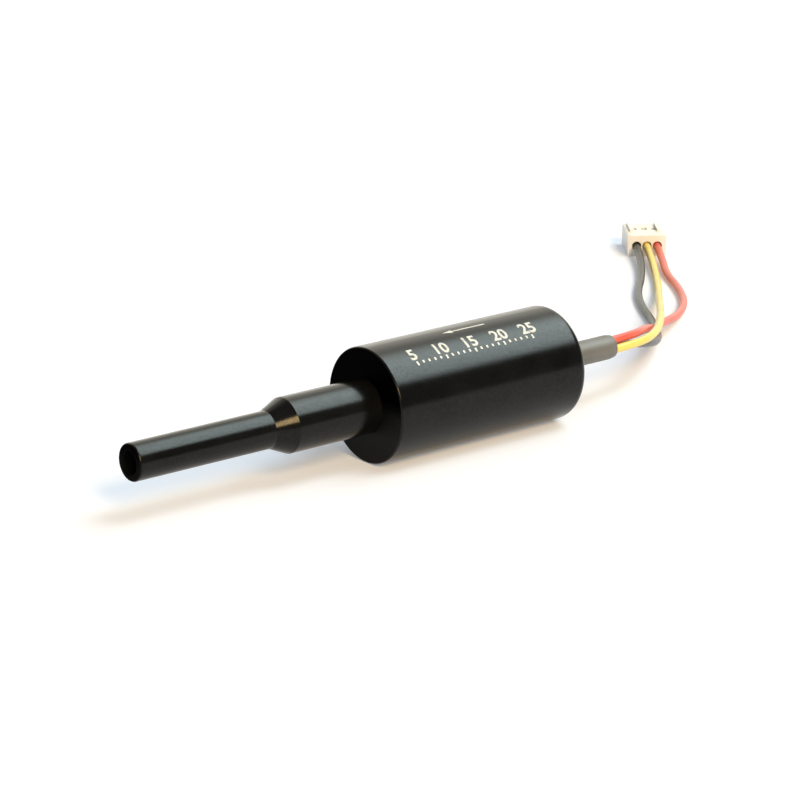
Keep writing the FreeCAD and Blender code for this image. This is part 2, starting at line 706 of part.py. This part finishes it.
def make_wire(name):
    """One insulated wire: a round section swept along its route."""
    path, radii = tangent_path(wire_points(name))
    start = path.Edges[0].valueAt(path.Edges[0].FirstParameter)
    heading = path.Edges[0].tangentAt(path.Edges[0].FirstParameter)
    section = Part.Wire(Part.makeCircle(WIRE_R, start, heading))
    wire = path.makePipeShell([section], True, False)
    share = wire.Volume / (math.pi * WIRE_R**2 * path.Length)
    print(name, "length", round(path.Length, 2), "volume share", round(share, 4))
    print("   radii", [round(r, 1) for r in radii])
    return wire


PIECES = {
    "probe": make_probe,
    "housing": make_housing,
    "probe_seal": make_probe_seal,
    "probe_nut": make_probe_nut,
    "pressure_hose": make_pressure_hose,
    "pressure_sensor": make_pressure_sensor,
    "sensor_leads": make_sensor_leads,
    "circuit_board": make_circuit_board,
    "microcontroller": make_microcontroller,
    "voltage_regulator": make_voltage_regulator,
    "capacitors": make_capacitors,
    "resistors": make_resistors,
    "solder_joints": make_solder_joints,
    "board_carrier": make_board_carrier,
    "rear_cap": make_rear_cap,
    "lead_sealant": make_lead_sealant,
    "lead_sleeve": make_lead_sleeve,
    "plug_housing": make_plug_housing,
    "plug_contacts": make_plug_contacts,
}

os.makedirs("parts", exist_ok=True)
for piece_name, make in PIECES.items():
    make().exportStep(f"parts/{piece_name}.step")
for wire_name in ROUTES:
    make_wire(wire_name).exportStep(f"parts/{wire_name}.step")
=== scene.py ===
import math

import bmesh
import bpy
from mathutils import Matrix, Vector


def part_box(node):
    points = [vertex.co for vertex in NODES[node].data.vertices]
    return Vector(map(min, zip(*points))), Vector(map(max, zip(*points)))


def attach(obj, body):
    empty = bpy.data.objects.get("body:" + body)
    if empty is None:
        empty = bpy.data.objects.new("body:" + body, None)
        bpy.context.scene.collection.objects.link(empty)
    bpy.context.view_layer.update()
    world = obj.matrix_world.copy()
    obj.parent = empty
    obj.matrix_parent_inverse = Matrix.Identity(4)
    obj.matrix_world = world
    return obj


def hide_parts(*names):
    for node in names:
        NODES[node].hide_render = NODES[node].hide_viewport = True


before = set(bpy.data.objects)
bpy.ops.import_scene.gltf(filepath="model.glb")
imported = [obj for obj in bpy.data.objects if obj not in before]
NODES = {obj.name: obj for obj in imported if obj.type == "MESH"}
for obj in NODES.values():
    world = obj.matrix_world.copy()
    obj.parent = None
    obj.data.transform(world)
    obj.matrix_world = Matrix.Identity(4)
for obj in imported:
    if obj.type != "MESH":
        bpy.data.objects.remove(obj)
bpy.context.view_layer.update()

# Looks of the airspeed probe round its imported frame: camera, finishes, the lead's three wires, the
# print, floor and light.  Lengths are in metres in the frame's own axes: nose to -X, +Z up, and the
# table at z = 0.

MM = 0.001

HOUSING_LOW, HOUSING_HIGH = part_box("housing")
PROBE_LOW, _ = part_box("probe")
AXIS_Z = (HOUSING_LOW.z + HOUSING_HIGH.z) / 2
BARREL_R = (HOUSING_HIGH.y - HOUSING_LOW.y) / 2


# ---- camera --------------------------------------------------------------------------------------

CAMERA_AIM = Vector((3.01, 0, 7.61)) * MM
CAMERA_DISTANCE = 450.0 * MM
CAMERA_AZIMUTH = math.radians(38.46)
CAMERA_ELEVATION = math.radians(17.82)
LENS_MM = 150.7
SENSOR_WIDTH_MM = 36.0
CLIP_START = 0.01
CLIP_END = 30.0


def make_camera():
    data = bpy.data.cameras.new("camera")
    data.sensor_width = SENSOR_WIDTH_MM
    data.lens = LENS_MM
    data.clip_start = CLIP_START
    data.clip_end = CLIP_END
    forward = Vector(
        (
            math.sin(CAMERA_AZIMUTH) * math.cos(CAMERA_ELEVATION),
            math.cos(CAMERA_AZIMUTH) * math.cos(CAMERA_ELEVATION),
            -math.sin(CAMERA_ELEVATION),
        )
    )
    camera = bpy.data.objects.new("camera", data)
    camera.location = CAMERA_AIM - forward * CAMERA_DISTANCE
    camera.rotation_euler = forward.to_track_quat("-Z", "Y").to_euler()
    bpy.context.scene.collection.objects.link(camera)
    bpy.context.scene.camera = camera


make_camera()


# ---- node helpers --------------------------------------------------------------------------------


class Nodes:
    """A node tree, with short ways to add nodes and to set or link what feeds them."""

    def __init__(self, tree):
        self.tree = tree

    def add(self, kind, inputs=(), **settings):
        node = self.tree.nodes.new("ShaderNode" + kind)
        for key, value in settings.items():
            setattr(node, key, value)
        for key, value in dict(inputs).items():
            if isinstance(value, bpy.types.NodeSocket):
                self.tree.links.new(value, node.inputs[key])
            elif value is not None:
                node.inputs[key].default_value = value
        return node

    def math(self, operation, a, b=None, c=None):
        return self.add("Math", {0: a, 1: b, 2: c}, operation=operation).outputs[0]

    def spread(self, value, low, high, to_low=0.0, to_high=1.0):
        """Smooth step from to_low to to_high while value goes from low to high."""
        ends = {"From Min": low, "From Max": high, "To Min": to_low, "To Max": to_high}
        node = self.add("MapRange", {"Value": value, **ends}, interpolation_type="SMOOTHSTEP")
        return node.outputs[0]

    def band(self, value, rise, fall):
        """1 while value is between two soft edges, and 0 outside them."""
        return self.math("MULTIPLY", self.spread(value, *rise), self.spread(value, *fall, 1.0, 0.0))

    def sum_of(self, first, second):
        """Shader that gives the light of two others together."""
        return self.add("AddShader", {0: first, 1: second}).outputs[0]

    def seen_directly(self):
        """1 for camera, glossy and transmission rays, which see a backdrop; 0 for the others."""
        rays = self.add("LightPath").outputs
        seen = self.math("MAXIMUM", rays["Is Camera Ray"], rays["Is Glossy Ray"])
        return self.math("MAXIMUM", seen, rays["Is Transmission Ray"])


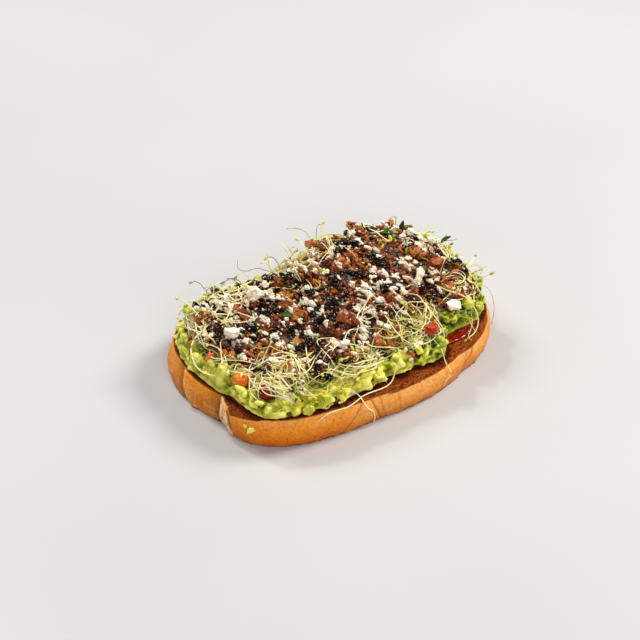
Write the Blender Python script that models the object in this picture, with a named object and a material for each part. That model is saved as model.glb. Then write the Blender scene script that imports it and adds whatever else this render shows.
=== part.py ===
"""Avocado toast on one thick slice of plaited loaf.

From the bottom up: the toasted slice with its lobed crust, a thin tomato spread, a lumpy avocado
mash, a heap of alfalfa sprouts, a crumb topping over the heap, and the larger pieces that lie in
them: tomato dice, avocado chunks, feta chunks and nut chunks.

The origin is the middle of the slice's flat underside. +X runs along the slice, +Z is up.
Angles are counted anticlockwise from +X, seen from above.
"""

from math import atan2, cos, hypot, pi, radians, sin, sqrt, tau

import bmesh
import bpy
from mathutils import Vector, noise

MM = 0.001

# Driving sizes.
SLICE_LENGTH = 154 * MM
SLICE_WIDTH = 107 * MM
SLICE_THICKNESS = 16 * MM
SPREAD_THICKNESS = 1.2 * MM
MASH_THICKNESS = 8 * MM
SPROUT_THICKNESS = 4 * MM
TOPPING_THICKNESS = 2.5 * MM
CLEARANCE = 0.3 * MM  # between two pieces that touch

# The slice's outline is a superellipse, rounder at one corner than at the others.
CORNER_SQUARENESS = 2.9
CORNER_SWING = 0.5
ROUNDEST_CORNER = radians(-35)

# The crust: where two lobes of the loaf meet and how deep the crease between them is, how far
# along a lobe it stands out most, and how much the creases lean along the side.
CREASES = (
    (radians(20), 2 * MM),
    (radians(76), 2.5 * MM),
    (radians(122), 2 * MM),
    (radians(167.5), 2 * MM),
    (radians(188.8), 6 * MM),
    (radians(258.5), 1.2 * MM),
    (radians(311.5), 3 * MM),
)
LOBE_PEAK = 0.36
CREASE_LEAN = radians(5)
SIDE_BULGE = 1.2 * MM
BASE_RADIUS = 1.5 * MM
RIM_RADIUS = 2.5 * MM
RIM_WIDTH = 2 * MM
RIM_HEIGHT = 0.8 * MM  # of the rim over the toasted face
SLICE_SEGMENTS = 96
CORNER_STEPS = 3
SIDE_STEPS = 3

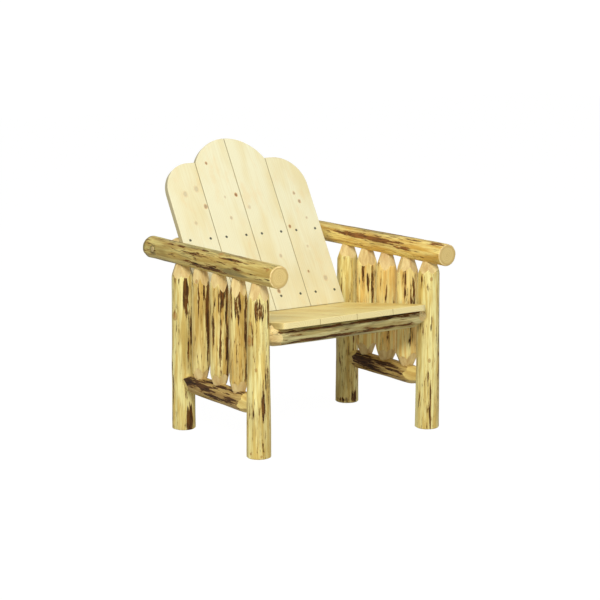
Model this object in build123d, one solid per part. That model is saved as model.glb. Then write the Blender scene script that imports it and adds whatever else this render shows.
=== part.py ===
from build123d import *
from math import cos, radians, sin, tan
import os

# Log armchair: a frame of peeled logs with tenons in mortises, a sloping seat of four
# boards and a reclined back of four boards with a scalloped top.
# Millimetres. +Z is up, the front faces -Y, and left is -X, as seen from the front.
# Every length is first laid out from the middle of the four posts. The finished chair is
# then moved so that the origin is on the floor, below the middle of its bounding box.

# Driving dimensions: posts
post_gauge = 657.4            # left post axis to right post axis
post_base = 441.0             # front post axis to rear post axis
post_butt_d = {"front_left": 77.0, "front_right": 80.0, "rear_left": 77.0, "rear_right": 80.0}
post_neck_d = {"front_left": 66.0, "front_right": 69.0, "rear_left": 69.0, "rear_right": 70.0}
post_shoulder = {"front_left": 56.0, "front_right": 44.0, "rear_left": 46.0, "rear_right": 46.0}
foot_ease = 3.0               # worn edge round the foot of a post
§
▸ **PROBLEM REQUIREMENTS**:
Look back at the entries above and repeat, unchanged, every line from the line holding "before = set(bpy.data.objects)" through the line holding "BARREL_R = (HOUSING_HIGH.y".

▸ **THE OUTPUT**:
before = set(bpy.data.objects)
bpy.ops.import_scene.gltf(filepath="model.glb")
imported = [obj for obj in bpy.data.objects if obj not in before]
NODES = {obj.name: obj for obj in imported if obj.type == "MESH"}
for obj in NODES.values():
    world = obj.matrix_world.copy()
    obj.parent = None
    obj.data.transform(world)
    obj.matrix_world = Matrix.Identity(4)
for obj in imported:
    if obj.type != "MESH":
        bpy.data.objects.remove(obj)
bpy.context.view_layer.update()

# Looks of the airspeed probe round its imported frame: camera, finishes, the lead's three wires, the
# print, floor and light.  Lengths are in metres in the frame's own axes: nose to -X, +Z up, and the
# table at z = 0.

MM = 0.001

HOUSING_LOW, HOUSING_HIGH = part_box("housing")
PROBE_LOW, _ = part_box("probe")
AXIS_Z = (HOUSING_LOW.z + HOUSING_HIGH.z) / 2
BARREL_R = (HOUSING_HIGH.y - HOUSING_LOW.y) / 2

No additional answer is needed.